Given information:
· · · · · · ·
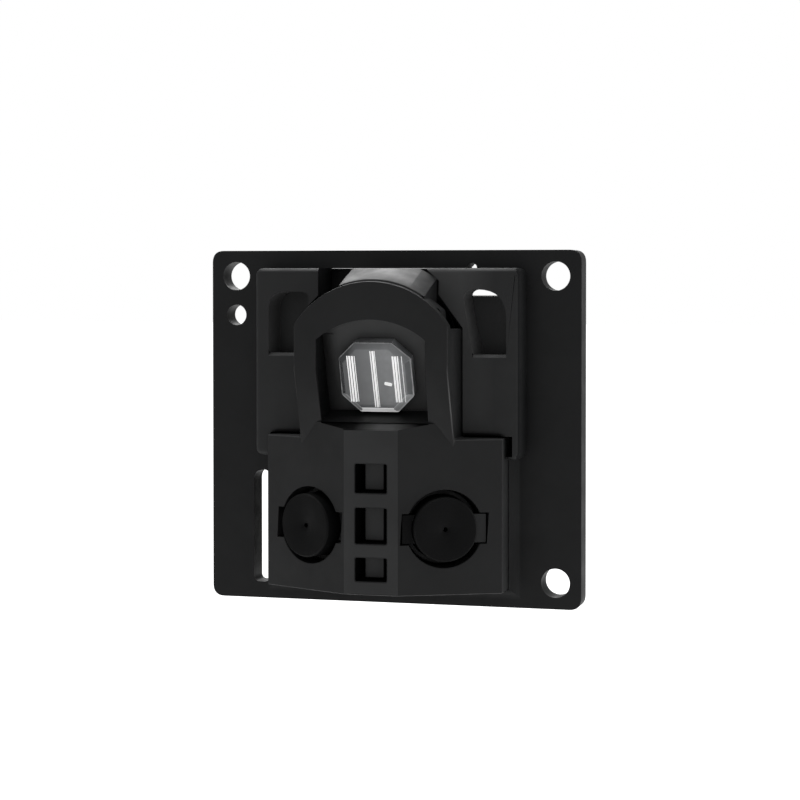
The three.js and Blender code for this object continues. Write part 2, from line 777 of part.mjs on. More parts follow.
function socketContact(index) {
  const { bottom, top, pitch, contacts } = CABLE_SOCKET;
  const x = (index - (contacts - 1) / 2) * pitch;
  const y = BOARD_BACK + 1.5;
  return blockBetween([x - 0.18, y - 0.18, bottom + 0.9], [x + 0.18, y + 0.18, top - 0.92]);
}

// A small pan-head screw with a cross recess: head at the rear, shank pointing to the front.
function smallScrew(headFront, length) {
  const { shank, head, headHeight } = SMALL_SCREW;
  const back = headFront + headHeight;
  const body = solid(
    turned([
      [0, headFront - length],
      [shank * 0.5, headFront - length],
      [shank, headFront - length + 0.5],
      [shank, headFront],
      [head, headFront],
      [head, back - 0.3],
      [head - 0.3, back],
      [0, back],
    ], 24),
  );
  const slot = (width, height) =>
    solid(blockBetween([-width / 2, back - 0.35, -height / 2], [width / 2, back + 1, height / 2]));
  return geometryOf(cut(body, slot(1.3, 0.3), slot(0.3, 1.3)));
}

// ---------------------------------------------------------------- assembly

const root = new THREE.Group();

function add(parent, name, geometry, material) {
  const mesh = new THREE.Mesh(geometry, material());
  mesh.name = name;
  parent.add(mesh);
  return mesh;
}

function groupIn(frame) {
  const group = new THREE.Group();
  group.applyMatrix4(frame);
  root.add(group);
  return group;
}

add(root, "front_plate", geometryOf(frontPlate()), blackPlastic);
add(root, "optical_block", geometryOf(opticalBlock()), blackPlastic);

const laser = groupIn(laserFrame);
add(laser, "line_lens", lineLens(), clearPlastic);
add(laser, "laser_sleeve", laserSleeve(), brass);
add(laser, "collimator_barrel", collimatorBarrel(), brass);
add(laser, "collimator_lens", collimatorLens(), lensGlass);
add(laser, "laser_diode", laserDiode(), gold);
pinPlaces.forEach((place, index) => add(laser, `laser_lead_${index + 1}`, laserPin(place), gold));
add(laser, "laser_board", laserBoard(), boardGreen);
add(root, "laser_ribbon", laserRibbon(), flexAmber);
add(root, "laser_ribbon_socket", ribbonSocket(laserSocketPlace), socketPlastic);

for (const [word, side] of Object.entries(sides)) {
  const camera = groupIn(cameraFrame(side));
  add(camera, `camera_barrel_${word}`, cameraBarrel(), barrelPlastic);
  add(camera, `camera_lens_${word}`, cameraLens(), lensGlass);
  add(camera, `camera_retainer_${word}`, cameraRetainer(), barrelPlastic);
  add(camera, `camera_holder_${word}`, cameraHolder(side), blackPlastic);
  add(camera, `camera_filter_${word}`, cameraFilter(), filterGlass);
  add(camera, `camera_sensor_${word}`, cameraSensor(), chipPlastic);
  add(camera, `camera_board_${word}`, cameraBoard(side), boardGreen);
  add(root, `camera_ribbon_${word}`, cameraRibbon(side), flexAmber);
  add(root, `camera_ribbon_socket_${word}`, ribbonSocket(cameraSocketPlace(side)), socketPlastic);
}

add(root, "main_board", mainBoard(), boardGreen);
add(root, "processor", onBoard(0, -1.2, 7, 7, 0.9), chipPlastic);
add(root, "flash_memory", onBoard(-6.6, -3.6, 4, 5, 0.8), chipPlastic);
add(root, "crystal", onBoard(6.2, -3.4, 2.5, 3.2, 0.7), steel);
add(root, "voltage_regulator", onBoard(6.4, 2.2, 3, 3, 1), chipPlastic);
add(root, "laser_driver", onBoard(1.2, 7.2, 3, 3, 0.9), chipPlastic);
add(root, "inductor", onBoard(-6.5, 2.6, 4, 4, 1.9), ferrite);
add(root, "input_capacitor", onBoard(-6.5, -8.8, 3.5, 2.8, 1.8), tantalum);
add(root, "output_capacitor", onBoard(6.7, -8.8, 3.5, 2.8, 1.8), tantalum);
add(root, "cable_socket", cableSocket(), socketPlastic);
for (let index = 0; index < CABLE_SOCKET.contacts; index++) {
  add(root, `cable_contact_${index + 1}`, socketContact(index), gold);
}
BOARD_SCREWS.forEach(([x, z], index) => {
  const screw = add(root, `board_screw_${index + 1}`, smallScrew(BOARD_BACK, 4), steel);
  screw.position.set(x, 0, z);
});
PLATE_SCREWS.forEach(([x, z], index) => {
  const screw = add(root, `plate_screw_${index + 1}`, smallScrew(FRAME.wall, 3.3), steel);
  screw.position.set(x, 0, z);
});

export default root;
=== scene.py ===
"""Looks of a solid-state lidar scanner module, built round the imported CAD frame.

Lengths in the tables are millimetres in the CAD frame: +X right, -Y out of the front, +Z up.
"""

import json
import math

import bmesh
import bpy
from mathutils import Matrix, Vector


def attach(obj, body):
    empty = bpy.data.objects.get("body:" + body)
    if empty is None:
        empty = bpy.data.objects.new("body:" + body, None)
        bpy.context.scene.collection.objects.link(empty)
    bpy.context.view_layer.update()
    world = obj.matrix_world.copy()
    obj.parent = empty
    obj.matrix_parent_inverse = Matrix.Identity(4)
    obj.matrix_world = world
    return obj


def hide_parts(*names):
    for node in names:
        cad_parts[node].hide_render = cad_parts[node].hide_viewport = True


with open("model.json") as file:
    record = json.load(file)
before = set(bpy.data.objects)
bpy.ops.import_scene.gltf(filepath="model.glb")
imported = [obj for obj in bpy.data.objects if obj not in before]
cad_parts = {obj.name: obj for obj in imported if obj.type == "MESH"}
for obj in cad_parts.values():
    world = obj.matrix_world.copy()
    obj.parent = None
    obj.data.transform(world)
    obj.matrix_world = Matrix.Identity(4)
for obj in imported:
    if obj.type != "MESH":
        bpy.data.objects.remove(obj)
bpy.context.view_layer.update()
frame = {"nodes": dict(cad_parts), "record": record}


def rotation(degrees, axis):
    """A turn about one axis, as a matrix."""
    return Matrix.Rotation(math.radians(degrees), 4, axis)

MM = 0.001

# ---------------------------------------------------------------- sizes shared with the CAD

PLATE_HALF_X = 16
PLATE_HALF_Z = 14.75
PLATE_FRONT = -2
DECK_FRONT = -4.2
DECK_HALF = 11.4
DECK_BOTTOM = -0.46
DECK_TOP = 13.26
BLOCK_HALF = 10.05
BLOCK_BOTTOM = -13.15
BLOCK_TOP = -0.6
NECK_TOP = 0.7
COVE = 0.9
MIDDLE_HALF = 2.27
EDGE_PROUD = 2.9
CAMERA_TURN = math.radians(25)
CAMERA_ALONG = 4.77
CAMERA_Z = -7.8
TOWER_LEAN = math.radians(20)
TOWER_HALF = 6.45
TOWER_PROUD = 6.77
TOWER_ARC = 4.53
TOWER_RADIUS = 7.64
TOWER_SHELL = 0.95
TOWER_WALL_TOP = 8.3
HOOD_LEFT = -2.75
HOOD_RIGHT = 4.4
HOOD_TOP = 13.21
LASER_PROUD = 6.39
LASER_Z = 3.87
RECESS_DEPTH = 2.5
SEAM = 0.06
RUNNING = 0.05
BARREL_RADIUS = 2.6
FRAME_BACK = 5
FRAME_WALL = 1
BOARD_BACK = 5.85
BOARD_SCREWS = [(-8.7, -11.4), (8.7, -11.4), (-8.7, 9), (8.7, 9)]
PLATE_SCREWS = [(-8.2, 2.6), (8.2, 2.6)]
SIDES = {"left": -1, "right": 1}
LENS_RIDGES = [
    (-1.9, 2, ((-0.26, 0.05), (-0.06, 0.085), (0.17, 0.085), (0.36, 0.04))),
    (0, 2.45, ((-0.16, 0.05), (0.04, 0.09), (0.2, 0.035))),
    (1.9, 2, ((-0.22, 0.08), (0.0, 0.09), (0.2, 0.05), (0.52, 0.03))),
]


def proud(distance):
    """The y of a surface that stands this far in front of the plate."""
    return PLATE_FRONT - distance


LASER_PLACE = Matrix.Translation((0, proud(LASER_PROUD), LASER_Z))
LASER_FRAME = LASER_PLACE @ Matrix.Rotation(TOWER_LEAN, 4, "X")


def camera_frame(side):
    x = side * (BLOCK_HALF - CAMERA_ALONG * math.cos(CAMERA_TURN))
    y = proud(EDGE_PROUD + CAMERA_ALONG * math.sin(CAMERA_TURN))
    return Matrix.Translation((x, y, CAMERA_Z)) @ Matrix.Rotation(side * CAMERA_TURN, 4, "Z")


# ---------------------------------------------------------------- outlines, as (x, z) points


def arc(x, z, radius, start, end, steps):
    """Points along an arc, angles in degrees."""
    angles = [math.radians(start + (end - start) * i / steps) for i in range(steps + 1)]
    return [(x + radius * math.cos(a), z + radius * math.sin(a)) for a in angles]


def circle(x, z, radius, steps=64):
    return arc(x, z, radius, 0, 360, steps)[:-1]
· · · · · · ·
What the exercise asks:
Quote word for word the lines from the line holding "if empty is" through the line holding "obj.data.transform(world)"; include both of those lines and add nothing.

Solution for this task:
    if empty is None:
        empty = bpy.data.objects.new("body:" + body, None)
        bpy.context.scene.collection.objects.link(empty)
    bpy.context.view_layer.update()
    world = obj.matrix_world.copy()
    obj.parent = empty
    obj.matrix_parent_inverse = Matrix.Identity(4)
    obj.matrix_world = world
    return obj


def hide_parts(*names):
    for node in names:
        cad_parts[node].hide_render = cad_parts[node].hide_viewport = True


with open("model.json") as file:
    record = json.load(file)
before = set(bpy.data.objects)
bpy.ops.import_scene.gltf(filepath="model.glb")
imported = [obj for obj in bpy.data.objects if obj not in before]
cad_parts = {obj.name: obj for obj in imported if obj.type == "MESH"}
for obj in cad_parts.values():
    world = obj.matrix_world.copy()
    obj.parent = None
    obj.data.transform(world)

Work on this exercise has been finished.